With a cynical twist on Darwin’s curiosity, he often seizes objects and specimens seen as trash and presents them, in cabinets and display cases, as worthy of close examination. The exhibit begins on a confusingly bright note. “Toys ‘R’ U.S. (When Dinosaurs Ruled the Earth)” is a recreation of a lively, familiar-feeling child’s bedroom in which every toy and clothing item is adorned with dinosaurs. Its portrayal of obsession is only slightly exaggerated. The underlying criticism of how we teach nature to children is not immediately apparent behind the bright colors, and the work begs a long, ultimately self-deprecating look from its viewers.
In “The Department of Marine Animal Identification of the City of San Francisco (Chinatown Division),” as in many of his works, Dion play-acts the role of a naturalist. His process recalls Darwin’s Rhea discovery—Dion collected fish from markets in San Francisco and worked to identify them using books. The artwork itself is a recreation of the environment in which he worked: his books on an overflowing desk and the fish specimens lined up in jars. In this artwork, he has realized and redefined a potential for naturalism in urban life.
Each work in the show contains infinite details to disgust and delight, and the journey into the rest of the massive exhibit both clarifies and complicates Dion’s views. The sharpest visual contrast from “Toys ‘R’ U.S.” comes in the unsettling “Killers Killed,” in which Dion covered taxidermied animals detested by civilizations with tar and hung their bodies from a tree, conjuring images of lynching. Another one of the most glaringly bleak sculptures is “Cabinet of Marine Debris,” which resembles a cabinet of beautiful ceramics from afar but is actually junk that he collected from the Great Pacific Garbage Patch.
Contrasting, or perhaps highlighting, the feeling of pessimism in the art is a wonder at nature that verges on hope. The museum invites visitors to step into an aviary entitled “The Library for the Birds of New York/The Library for the Birds of Massachusetts,” with live zebra finches and canaries fluttering above a tree lined with books on ornithology, which the birds have defecated on. It is at once mystically fairytale-like and gritty. Though delicate, the birds are presented with a power to ignore human intervention.

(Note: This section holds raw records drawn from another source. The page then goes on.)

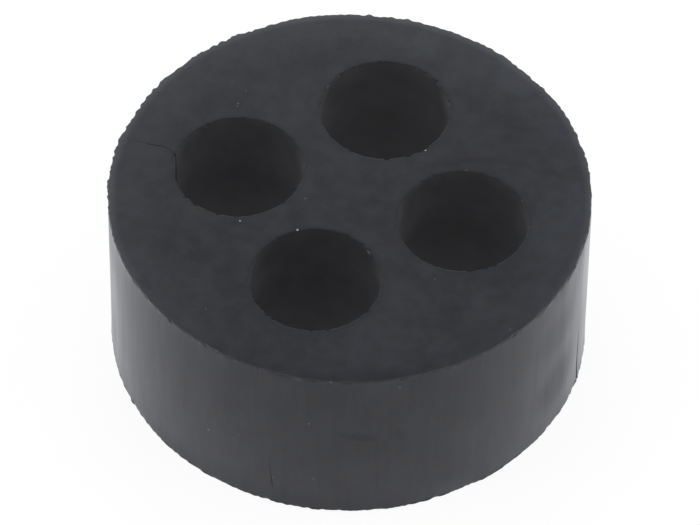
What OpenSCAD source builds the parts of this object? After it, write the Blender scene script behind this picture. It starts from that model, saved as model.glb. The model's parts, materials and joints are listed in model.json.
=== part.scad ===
// Multi-hole sealing insert for a cable gland.
// A short round rubber plug with a ring of cable holes through it.
// A knife slit runs from each hole out to the side wall, so that a cable
// can be laid in from the side. The gland's nut then squeezes the plug
// until every hole closes round its cable and every slit closes up.
//
// The origin is the centre of the bottom face. Z runs along the cables,
// and the first hole and its slit lie on +X.

/* [Body] */
// Outside diameter of the plug
body_d = 26; // [21:0.5:40]
// Height of the plug along the cables
body_h = 11; // [6:0.5:30]
// Radius that the mould leaves on the two outer edges
edge_r = 0.1; // [0.05:0.05:0.5]

/* [Cable holes] */
// Number of holes, spaced evenly round the middle
hole_count = 4; // [1:1:5]
// Diameter of each hole, which is the diameter of its cable
hole_d = 7; // [4:0.1:8.4]
// Diameter of the circle that the hole centres lie on
pitch_d = 12.6; // [10.5:0.1:17]

/* [Slits] */
// Gap between the two lips of a slit while the plug lies loose
slit_gap = 0.1; // [0.05:0.05:0.4]

/* [Hidden] */

// Radii that the diameters give
body_r = body_d / 2;
pitch_r = pitch_d / 2;
// Angle from one hole to the next
hole_step = 360 / hole_count;
// How far a cutting shape runs past the face that it cuts through
cut_past = 1;
// Facets of a full turn
$fn = 128;

// Half section of the plug: a plain rectangle whose two outer corners
// are rounded by a circle tucked into each.
module half_section() {
    square([body_r - edge_r, body_h]);
    translate([0, edge_r])
        square([body_r, body_h - 2 * edge_r]);
    for (corner_z = [edge_r, body_h - edge_r])
        translate([body_r - edge_r, corner_z])
            circle(r = edge_r);
}

// The solid plug before anything is cut through it
module plug() {
    rotate_extrude()
        half_section();
}

// Puts a copy of what follows on each hole's centre, with X pointing
// straight out to the side wall.
module at_each_hole() {
    for (i = [0 : hole_count - 1])
        rotate(i * hole_step)
            translate([pitch_r, 0, -cut_past])
                children();
}

// One cable hole, cut right through
module hole_cut() {
    cylinder(d = hole_d, h = body_h + 2 * cut_past);
}

// One slit, from the middle of its hole out past the side wall
module slit_cut() {
    translate([0, -slit_gap / 2, 0])
        cube([body_r - pitch_r + cut_past, slit_gap, body_h + 2 * cut_past]);
}

// The finished insert, one moulded piece of near-black rubber
module sealing_insert() {
    color([0.13, 0.13, 0.14])
        difference() {
            plug();
            at_each_hole() {
                hole_cut();
                slit_cut();
            }
        }
}

sealing_insert();
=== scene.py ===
# %% [markdown]
# # A slit rubber insert for a cable gland
#
# The real object is a short round plug of near-black rubber, 26 mm across. Four round holes run
# through it, and a knife slit opens each hole to the side wall, so that a cable can be laid in.
# It is one moulding, so this lesson makes one piece. The frame gives its sizes, and the lesson
# gives it what a plain solid lacks: ragged moulded edges, slits that wander and close, fine draw
# lines down the wall, and rubber that is nearly black but still shines at a glancing angle.

# %% Load the frame
import json
import math

import bmesh
import bpy
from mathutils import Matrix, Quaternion, Vector, noise


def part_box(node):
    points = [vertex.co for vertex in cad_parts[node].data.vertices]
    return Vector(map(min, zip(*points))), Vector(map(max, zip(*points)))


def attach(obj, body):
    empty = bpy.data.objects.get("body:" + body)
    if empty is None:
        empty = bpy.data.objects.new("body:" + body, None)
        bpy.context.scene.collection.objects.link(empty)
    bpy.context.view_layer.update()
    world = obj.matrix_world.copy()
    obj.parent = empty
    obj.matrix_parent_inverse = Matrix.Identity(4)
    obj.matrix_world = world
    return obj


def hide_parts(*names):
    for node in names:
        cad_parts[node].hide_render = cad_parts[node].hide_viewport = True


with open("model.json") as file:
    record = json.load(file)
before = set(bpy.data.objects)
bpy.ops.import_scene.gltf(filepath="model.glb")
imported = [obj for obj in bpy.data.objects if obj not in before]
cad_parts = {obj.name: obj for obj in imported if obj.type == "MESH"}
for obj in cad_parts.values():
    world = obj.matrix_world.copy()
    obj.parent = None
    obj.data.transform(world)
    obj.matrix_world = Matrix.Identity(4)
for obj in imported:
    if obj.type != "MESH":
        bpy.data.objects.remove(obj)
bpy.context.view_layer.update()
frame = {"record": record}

MM = 0.001

# %% [markdown]
# ## Sizes
#
# Every size comes from the frame: the outside from the node's box, the holes from the record's
# mounts. The modelling below works in millimetres, because edge details of a few hundredths of
# a millimetre are easier to read that way, and the finished mesh is scaled to metres once.

# %% Sizes from the frame
NODE = "sealing_insert"
_, node_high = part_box(NODE)
body_r = node_high.x / MM
body_h = node_high.z / MM
bores = [m for m in frame["record"]["mounts"] if m["kind"] == "bore"]
hole_count = len(bores)
hole_r = bores[0]["dims"]["r_mm"]
pitch_r = max(m["pos_m"][0] for m in bores) / MM
# Where a hole ends and its slit starts, as distance from the plug's axis
hole_edge = pitch_r + hole_r
sector = 2 * math.pi / hole_count
print(f"body {body_r:.2f} x {body_h:.2f} mm, {hole_count} holes of {hole_r} mm on {pitch_r:.2f} mm")

# %% [markdown]
# ## The camera
#
# The photograph was taken from far away through a long lens, so the plug shows almost no
# perspective. A camera fitted to its outline and its four holes gives the numbers below. They
# come first, because every look at the work goes through them.

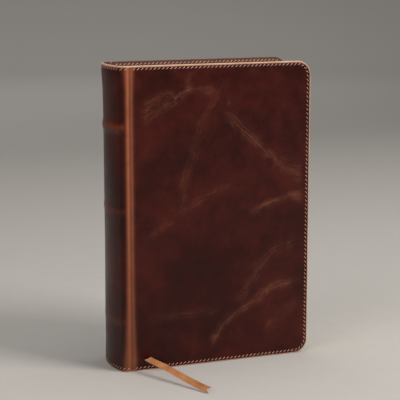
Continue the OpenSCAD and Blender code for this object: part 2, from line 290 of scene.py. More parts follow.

“Landfill,” too, portrays resilient animals. In a display case imitating those in natural history museums, taxidermied animals including a seagull and a pigeon appear to thrive among human waste. Like in “Toys ‘R’ U.S.,” every manufactured object refers to an animal, from Camel cigarettes to beef broth. However, the format of the museum display case once again emphasizes the impossibility of humans’ rectifying the environmental ruin they have caused.
In Dion’s work, no natural object is left untouched by a human hand, and images from nature pervade even the most consumerist aspects of civilization. 30 years of Dion’s art summarize a staggering range of emotional and intellectual reactions to this collision of worlds and preserve, before it can be discarded, a complicated moment in environmental history.